# [WHAT TO DO]
Copy the first line of the material below and every later line through the line containing "nylon in the", without any other output.

──────── DATASET SECTION ────────

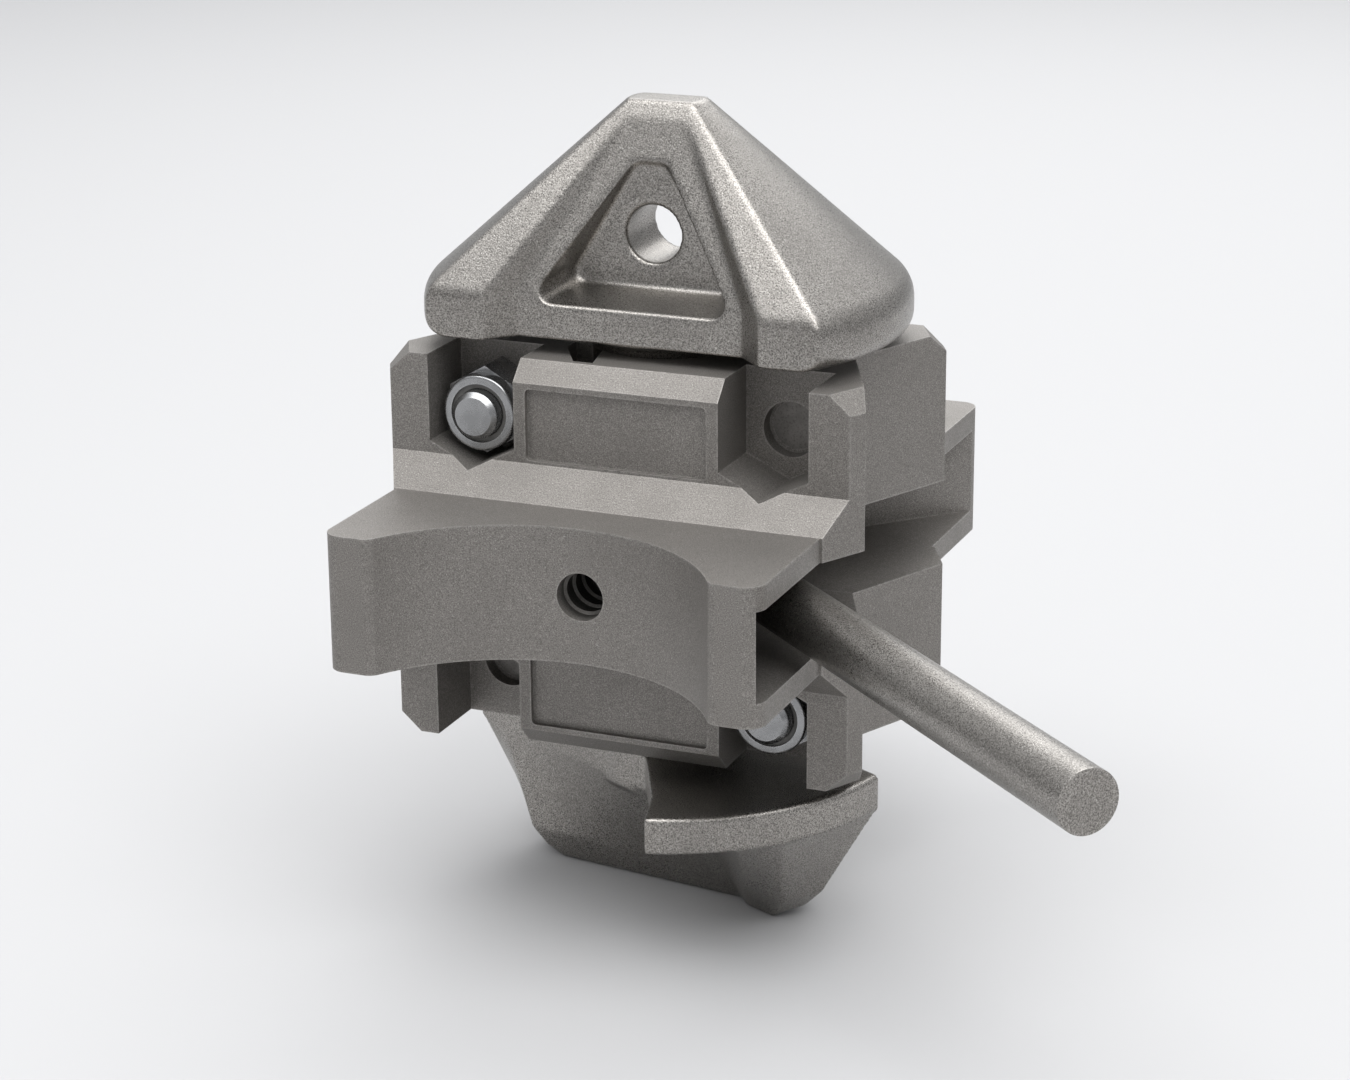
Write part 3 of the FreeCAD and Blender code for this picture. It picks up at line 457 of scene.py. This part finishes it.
@dataclass(frozen=True)
class SteelFinish:
    """Oiled steel on the spring and the pins."""

    name: str = "oiled_steel"
    colour: Colour = (0.235, 0.225, 0.213)
    dark: Colour = (0.120, 0.114, 0.107)
    metallic: float = 0.95
    roughness: float = 0.48
    clouds: Grain = Grain(3.0, 4.0, 0.6)
    cloud_band: Band = (0.4, 0.7)
    cloud_share: float = 0.3
    cloud_roughness: float = 0.2
    speckle: Grain = Grain(0.35, 2.0, 0.6)
    speckle_depth: float = 0.030
    speckle_band: Band = (0.5, 0.7)
    speckle_share: float = 0.6

    def make(self) -> bpy.types.Material:
        """Builds the material.

        Returns:
            The material.
        """
        graph = Graph(self.name)
        clouds = graph.noise(self.clouds)
        speckle = graph.noise(self.speckle)
        tone = graph.mix(
            clouds.between(*self.cloud_band) * self.cloud_share, self.colour, self.dark
        )
        dust = speckle.between(*self.speckle_band) * self.speckle_share
        tone = graph.mix(dust, tone, self.dark)
        rough = (clouds - MIDDLE) * self.cloud_roughness + self.roughness
        normal = graph.bump(speckle, self.speckle_depth)
        return graph.surface(
            Base_Color=tone, Metallic=self.metallic, Roughness=rough, Normal=normal
        )


@dataclass(frozen=True)
class NylonFinish:
    """Dusty nylon in the lock nuts."""

    name: str = "dusty_nylon"
    colour: Colour = (0.150, 0.146, 0.138)
    dirt: Colour = (0.080, 0.076, 0.070)
    metallic: float = 0.0
    roughness: float = 0.45
    clouds: Grain = Grain(2.0, 4.0, 0.6)
    cloud_band: Band = (0.45, 0.75)
    cloud_share: float = 0.7
    cloud_roughness: float = 0.3
    speckle: Grain = Grain(0.4, 2.0, 0.6)
    speckle_depth: float = 0.010

    def make(self) -> bpy.types.Material:
        """Builds the material.

        Returns:
            The material.
        """
        graph = Graph(self.name)
        clouds = graph.noise(self.clouds)
        tone = graph.mix(
            clouds.between(*self.cloud_band) * self.cloud_share, self.colour, self.dirt
        )
        rough = (clouds - MIDDLE) * self.cloud_roughness + self.roughness
        normal = graph.bump(graph.noise(self.speckle), self.speckle_depth)
        return graph.surface(
            Base_Color=tone, Metallic=self.metallic, Roughness=rough, Normal=normal
        )


class Finishes:
    """All materials of the part."""

    def __init__(self) -> None:
        """Builds each finish once."""
        self.by_slot: Dict[Slot, bpy.types.Material] = {
            Slot.CASTING: CastFinish().make(),
            Slot.FORGING: ForgedFinish().make(),
            Slot.ZINC: ZincFinish().make(),
            Slot.STEEL: SteelFinish().make(),
            Slot.NYLON: NylonFinish().make(),
        }

    def dress(self, piece: bpy.types.Object, slot: Slot) -> None:
        """Gives a piece its material.

        Args:
            piece: The piece or CAD node.
            slot: Which finish it has.
        """
        piece.data.materials.clear()
        piece.data.materials.append(self.by_slot[slot])


def add_modifier(piece: bpy.types.Object, kind: str, **settings: Any) -> None:
    """Adds a modifier with its settings.

    Args:
        piece: The piece.
        kind: The modifier's type.
        settings: Its properties.
    """
    modifier = piece.modifiers.new(kind.lower(), kind)
    for name, value in settings.items():
        setattr(modifier, name, value)


def weld(piece: bpy.types.Object, reach: float = 0.01) -> None:
    """Joins the points of a piece that lie within a reach in millimetres of each other."""
    add_modifier(piece, "WELD", merge_threshold=reach * MM)


def soften(piece: bpy.types.Object, width: float, corner: float, rows: int = 3) -> None:
    """Rounds the edges of a piece.

    Args:
        piece: The piece.
        width: Width of the rounding in millimetres.
        corner: The least angle of an edge that is rounded, in degrees.
        rows: Rows of faces along a rounded edge.
    """
    add_modifier(piece, "BEVEL", width=width * MM, segments=rows, limit_method="ANGLE",
                 angle_limit=math.radians(corner), harden_normals=False)
    add_modifier(piece, "WEIGHTED_NORMAL", keep_sharp=True)


@dataclass
class Castings:
    """The two housing halves with the softened edges of a casting.

    The edge is in millimetres. In degrees, corner is the least angle of an edge that is
    rounded, and flat the most that two faces may lean and still become one.
    """

    nodes: Dict[str, bpy.types.Object]
    finishes: Finishes
    halves: Tuple[str, ...] = ("front_housing", "rear_housing")
    edge: float = 0.55
    corner: float = 28.0
    flat: float = 1.0

    def build(self) -> None:
        """Softens and dresses both halves."""
        for name in self.halves:
            node = self.nodes[name]
            self.finishes.dress(node, Slot.CASTING)
            weld(node)
            add_modifier(node, "DECIMATE", decimate_type="DISSOLVE",
                         angle_limit=math.radians(self.flat))
            soften(node, self.edge, self.corner)


@dataclass
class Forgings:
    """The cone and the nose, whose edges are as round as a forging die leaves them.

    The voxel is in millimetres, the pull is the strength of one turn of smoothing, and turns
    says how many times each one is smoothed.
    """

    nodes: Dict[str, bpy.types.Object]
    finishes: Finishes
    voxel: float = 0.65
    pull: float = 0.5
    turns: Dict[str, int] = field(default_factory=lambda: {"upper_spindle": 4, "lower_nose": 2})

    def build(self) -> None:
        """Rounds and dresses both forgings."""
        for name, turns in self.turns.items():
            node = self.nodes[name]
            self.finishes.dress(node, Slot.FORGING)
            add_modifier(node, "REMESH", mode="VOXEL", voxel_size=self.voxel * MM,
                         use_smooth_shade=True)
            add_modifier(node, "SMOOTH", factor=self.pull, iterations=turns)


@dataclass
class HoleThread:
    """The helical ridge in the front hole, with sizes in millimetres."""

    finishes: Finishes
    wall: float = 5.05
    crest: float = 4.40
    pitch: float = 4.4
    mouth: float = -45.8
    root: float = 0.42
    tip: float = 0.05
    turns: float = 4.0
    steps: int = 60
    fade_steps: float = 14.0

    def build(self) -> bpy.types.Object:
        """Winds the ridge.

        Returns:
            The ridge.
        """
        mesh = bmesh.new()
        rows = []
        count = int(self.turns * self.steps)
        for step in range(count + 1):
            angle = 2.0 * math.pi * step / self.steps
            fade = min(1.0, step / self.fade_steps, (count - step) / self.fade_steps)
            crest = self.wall - (self.wall - self.crest) * fade
            depth = self.mouth + self.pitch * step / self.steps
            profile = (
                (self.wall, -self.root), (crest, -self.tip), (crest, self.tip),
                (self.wall, self.root),
            )
            row = []
            for radius, shift in profile:
                place = (radius * math.cos(angle), depth + shift, radius * math.sin(angle))
                row.append(mesh.verts.new(Vector(place) * MM))
            rows.append(row)
        for before, after in zip(rows, rows[1:]):
            for index in range(len(before)):
                other = (index + 1) % len(before)
                mesh.faces.new((before[index], before[other], after[other], after[index]))
        mesh.faces.new(rows[0][::-1])
        mesh.faces.new(rows[-1])
        bmesh.ops.recalc_face_normals(mesh, faces=mesh.faces)
        data = bpy.data.meshes.new("front_hole_thread")
        mesh.to_mesh(data)
        mesh.free()
        ridge = bpy.data.objects.new("front_hole_thread", data)
        bpy.context.scene.collection.objects.link(ridge)
        self.finishes.dress(ridge, Slot.CASTING)
        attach(ridge, Body.HOUSING.value)
        return ridge


@dataclass
class SmallParts:
    """Fasteners, spring, pins, hub and rod that keep their CAD shape with softer edges.

    The edges are in millimetres; a piece without one keeps its edges as they are.
    """

    nodes: Dict[str, bpy.types.Object]
    finishes: Finishes
    slots: Dict[str, Slot]
    corner: float = 40.0
    edges: Dict[str, float] = field(default_factory=lambda: {
        "upper_bolt": 0.35, "lower_bolt": 0.35, "upper_lock_nut": 0.45, "lower_lock_nut": 0.45,
        "upper_locating_pin": 0.5, "lower_locating_pin": 0.5, "handle_rod": 0.9,
        "handle_hub": 0.6, "thrust_ring": 0.2, "upper_hub_pin": 0.4, "lower_hub_pin": 0.4,
        "rod_lock_pin": 0.3, "drive_pin": 0.3, "upper_nut_insert": 0.3, "lower_nut_insert": 0.3,
    })

    def build(self) -> None:
        """Dresses each node and softens its edges."""
        for name, slot in self.slots.items():
            node = self.nodes[name]
            self.finishes.dress(node, slot)
            if name in self.edges:
                weld(node)
                soften(node, self.edges[name], self.corner)


@dataclass(frozen=True)
class Lamp:
    """A soft round lamp that faces the middle of the part, in metres and watts."""

    name: str
    place: Tuple[float, float, float]
    size: float
    power: float

    def hang(self) -> None:
        """Hangs the lamp."""
        data = bpy.data.lights.new(self.name, "AREA")
        data.shape = "DISK"
        data.size = self.size
        data.energy = self.power
        lamp = bpy.data.objects.new(self.name, data)
        lamp.location = self.place
        lamp.rotation_euler = (-Vector(self.place)).to_track_quat("-Z", "Y").to_euler()
        bpy.context.scene.collection.objects.link(lamp)


@dataclass(frozen=True)
class Viewpoint:
    """Where the photograph was taken from, in degrees and millimetres from the part's middle."""

    azimuth: float = 22.58
    elevation: float = 18.15
    roll: float = -0.43
    distance: float = 695.03
    shift_right: float = 0.82
    shift_up: float = -2.27
    focal_pixels: float = 3297.5
    image_width: float = 1350.0
    sensor: float = 36.0
    nearest: float = 10.0

    def build(self) -> None:
        """Puts the camera there."""
        turn = math.radians(self.azimuth)
        tilt = math.radians(self.elevation)
        level = math.cos(tilt)
        forward = Vector((-math.sin(turn) * level, math.cos(turn) * level, -math.sin(tilt)))
        right = Vector((math.cos(turn), math.sin(turn), 0.0))
        up = right.cross(forward)
        place = (forward * -self.distance + right * self.shift_right + up * self.shift_up) * MM
        roll = math.radians(self.roll)
        across = right * math.cos(roll) + up * math.sin(roll)
        above = up * math.cos(roll) - right * math.sin(roll)
        turned = Matrix((across, above, -forward)).transposed()
        data = bpy.data.cameras.new("camera")
        data.sensor_width = self.sensor
        data.sensor_fit = "HORIZONTAL"
        data.lens = self.focal_pixels / self.image_width * self.sensor
        data.clip_start = self.nearest * MM
        camera = bpy.data.objects.new("camera", data)
        camera.matrix_world = Matrix.Translation(place) @ turned.to_4x4()
        bpy.context.scene.collection.objects.link(camera)
        bpy.context.scene.camera = camera


@dataclass(frozen=True)
class Studio:
    """Plain pale floor, pale room and soft lamps.

    The floor's height is in millimetres and its reach in metres. The room's light has the
    horizon's strength for directions that rise less than low, and the zenith's above high.
    """

    floor_height: float = -79.2
    floor_reach: float = 20.0
    floor_colour: Colour = (0.480, 0.480, 0.484)
    floor_roughness: float = 0.9
    air: Colour = (0.97, 0.98, 1.0)
    horizon: float = 0.48
    zenith: float = 1.15
    low: float = 0.10
    high: float = 0.95
    lamps: Tuple[Lamp, ...] = (
        Lamp("key", (0.60, -0.50, 1.15), 1.0, 9.0),
        Lamp("front", (-0.25, -0.42, 1.40), 1.2, 11.0),
        Lamp("back", (-0.15, 0.95, 0.90), 1.2, 8.0),
    )

    def build(self) -> None:
        """Sets floor, room and lamps."""
        self.floor()
        self.room()
        for lamp in self.lamps:
            lamp.hang()

    def floor(self) -> None:
        """Lays a large pale floor."""
        mesh = bpy.data.meshes.new("floor")
        reach = self.floor_reach
        ends = ((-reach, -reach), (reach, -reach), (reach, reach), (-reach, reach))
        corners = [(*end, self.floor_height * MM) for end in ends]
        mesh.from_pydata(corners, [], [(0, 1, 2, 3)])
        floor = bpy.data.objects.new("floor", mesh)
        bpy.context.scene.collection.objects.link(floor)
        graph = Graph("pale_floor")
        paint = graph.surface(Base_Color=self.floor_colour, Roughness=self.floor_roughness)
        mesh.materials.append(paint)

    def room(self) -> None:
        """Lights the scene from a pale room that is brighter overhead."""
        graph = Graph("room", world=True)
        direction = graph.node("ShaderNodeTexCoord", {}, {}, "Generated")
        height = graph.split(direction)[2]
        strength = height.between(self.low, self.high, self.horizon, self.zenith)
        light = {"Color": self.air, "Strength": strength}
        bpy.context.scene.world = graph.finish(graph.node("ShaderNodeBackground", {}, light))


def main() -> None:
    """Builds the whole scene."""
    logging.basicConfig(level=logging.INFO, format="%(message)s")
    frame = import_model()
    scene = bpy.context.scene
    scene.view_settings.view_transform = "Standard"
    finishes = Finishes()
    nodes = frame["nodes"]
    castings = Castings(nodes, finishes)
    forgings = Forgings(nodes, finishes)
    large = (*castings.halves, *forgings.turns)
    slots = {
        part["node"]: Slot(part["material_slot"])
        for part in frame["record"]["subparts"] if part["node"] not in large
    }
    Studio().build()
    Viewpoint().build()
    SmallParts(nodes, finishes, slots).build()
    castings.build()
    forgings.build()
    ridge = HoleThread(finishes).build()
    for name in sorted((*nodes, ridge.name)):
        LOG.info("dressed %s", name)


if __name__ == "__main__":
    main()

────────

# [TASK SOLUTION]
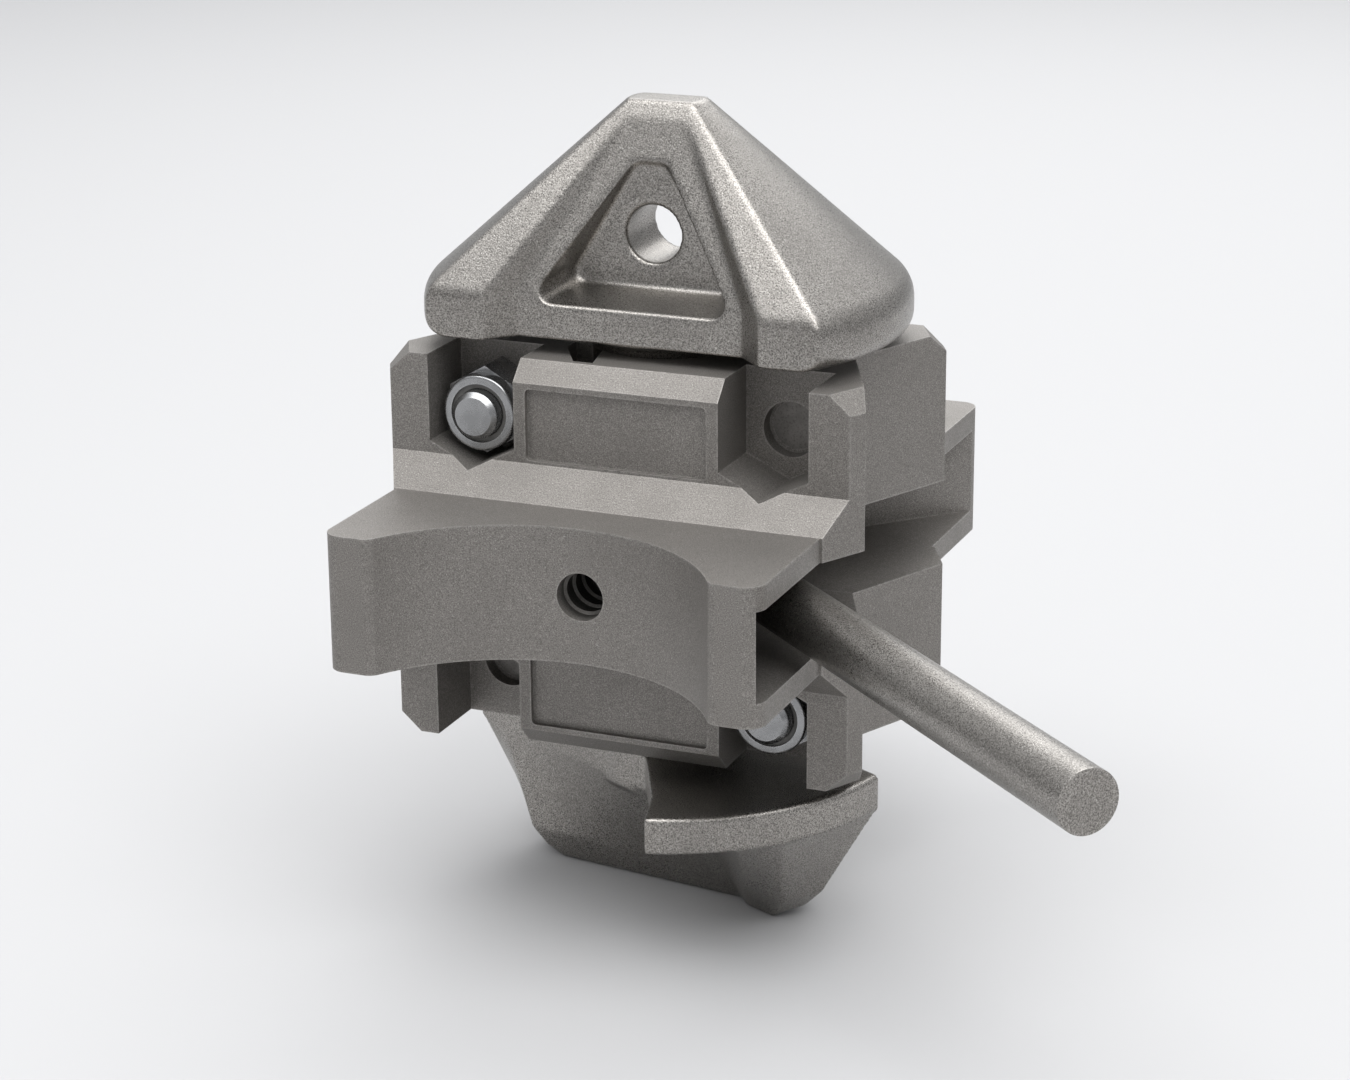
Write part 3 of the FreeCAD and Blender code for this picture. It picks up at line 457 of scene.py. This part finishes it.
@dataclass(frozen=True)
class SteelFinish:
    """Oiled steel on the spring and the pins."""

    name: str = "oiled_steel"
    colour: Colour = (0.235, 0.225, 0.213)
    dark: Colour = (0.120, 0.114, 0.107)
    metallic: float = 0.95
    roughness: float = 0.48
    clouds: Grain = Grain(3.0, 4.0, 0.6)
    cloud_band: Band = (0.4, 0.7)
    cloud_share: float = 0.3
    cloud_roughness: float = 0.2
    speckle: Grain = Grain(0.35, 2.0, 0.6)
    speckle_depth: float = 0.030
    speckle_band: Band = (0.5, 0.7)
    speckle_share: float = 0.6

    def make(self) -> bpy.types.Material:
        """Builds the material.

        Returns:
            The material.
        """
        graph = Graph(self.name)
        clouds = graph.noise(self.clouds)
        speckle = graph.noise(self.speckle)
        tone = graph.mix(
            clouds.between(*self.cloud_band) * self.cloud_share, self.colour, self.dark
        )
        dust = speckle.between(*self.speckle_band) * self.speckle_share
        tone = graph.mix(dust, tone, self.dark)
        rough = (clouds - MIDDLE) * self.cloud_roughness + self.roughness
        normal = graph.bump(speckle, self.speckle_depth)
        return graph.surface(
            Base_Color=tone, Metallic=self.metallic, Roughness=rough, Normal=normal
        )


@dataclass(frozen=True)
class NylonFinish:
    """Dusty nylon in the lock nuts."""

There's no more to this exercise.